> Dataset section

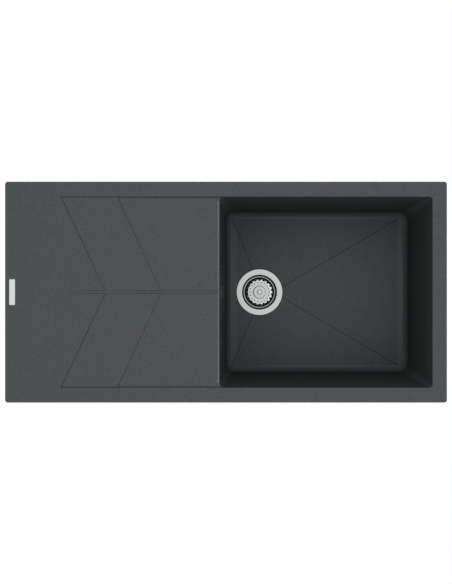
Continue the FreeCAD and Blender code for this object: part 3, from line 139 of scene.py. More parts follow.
def add(tree, kind, inputs=(), **settings):
    """Adds a node. Its inputs are a list in the order of its sockets, or a dict by their names.

    Each one is a value, the output that feeds it, or a node whose first output feeds it.
    """
    made = tree.nodes.new("ShaderNode" + kind)
    for name, value in settings.items():
        setattr(made, name, value)
    pairs = inputs.items() if isinstance(inputs, dict) else enumerate(inputs)
    for name, value in pairs:
        if isinstance(value, bpy.types.Node):
            value = value.outputs[0]
        if isinstance(value, bpy.types.NodeSocket):
            tree.links.new(value, socket(made.inputs, name))
        else:
            socket(made.inputs, name).default_value = value
    return made


print("#808080 is", round(linear("#808080")[0], 3), "of full light")

# %% [markdown]
# ## The room
#
# The photograph's background is plain white, but a white room would light the sink from all
# sides and turn its dark bowl grey. The Light Path node tells what kind of ray is asking: the
# camera, mirrorings and rays through glass are shown white, and every other ray finds a room
# that is nearly dark. So the background is white without any light on the sink, and the
# polished steel still has something bright to mirror.

# %% Room
SKY = 0.02


def shown_background(tree):
    """1 for rays from the camera, and for those in which metal and glass show the background."""
    path = add(tree, "LightPath")
    mirrored = add(tree, "Math", [out(path, "Is Glossy Ray"), out(path, "Is Transmission Ray")],
                   operation="MAXIMUM")
    return add(tree, "Math", [out(path, "Is Camera Ray"), mirrored], operation="MAXIMUM")


world = bpy.data.worlds.new("studio")
bpy.context.scene.world = world
world.use_nodes = True
room = world.node_tree
room.nodes.clear()
strength = add(room, "MapRange", {"Value": shown_background(room), "To Min": SKY, "To Max": 1.0})
background = add(room, "Background", {"Color": linear("#ffffff"), "Strength": strength})
add(room, "OutputWorld", {"Surface": background})
bpy.context.scene.view_settings.view_transform = "Standard"
print("the room's own light:", SKY)

# %% [markdown]
# ## The lamps
#
# In the photograph the deck is even, and the bowl's walls are dark because they hardly face
# the light. That asks for nearly parallel light from straight above, so a soft box of about a
# metre hangs four metres up. It lights a level surface at a strength of about one, at which a
# colour renders about as it is written. A small shift to the right gives the bowl's left wall,
# the steepest one, its share. Mirrorings don't show the box, or it would burn a white spot
# into each piece of steel.
#
# Four low panels stand round the sink, all below the deck's level. They add next to nothing
# to what is seen from above, but from the side they keep the casting's outside, and the
# clamps and pipes under it, from going black.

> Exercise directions
Starting at the first line of the data above, please restate word for word every line up to and including the one that holds "return made", and add nothing else.

> Answer in full
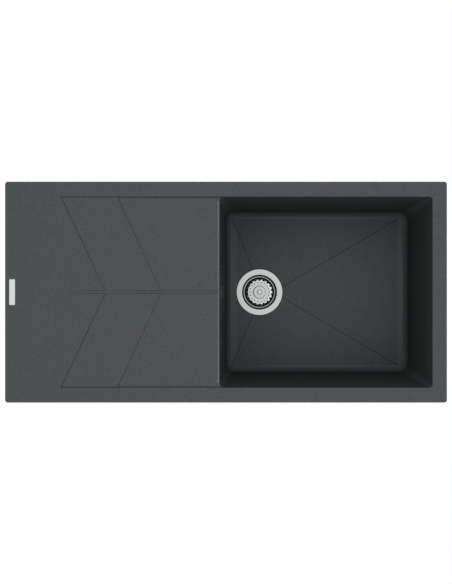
Continue the FreeCAD and Blender code for this object: part 3, from line 139 of scene.py. More parts follow.
def add(tree, kind, inputs=(), **settings):
    """Adds a node. Its inputs are a list in the order of its sockets, or a dict by their names.

    Each one is a value, the output that feeds it, or a node whose first output feeds it.
    """
    made = tree.nodes.new("ShaderNode" + kind)
    for name, value in settings.items():
        setattr(made, name, value)
    pairs = inputs.items() if isinstance(inputs, dict) else enumerate(inputs)
    for name, value in pairs:
        if isinstance(value, bpy.types.Node):
            value = value.outputs[0]
        if isinstance(value, bpy.types.NodeSocket):
            tree.links.new(value, socket(made.inputs, name))
        else:
            socket(made.inputs, name).default_value = value
    return made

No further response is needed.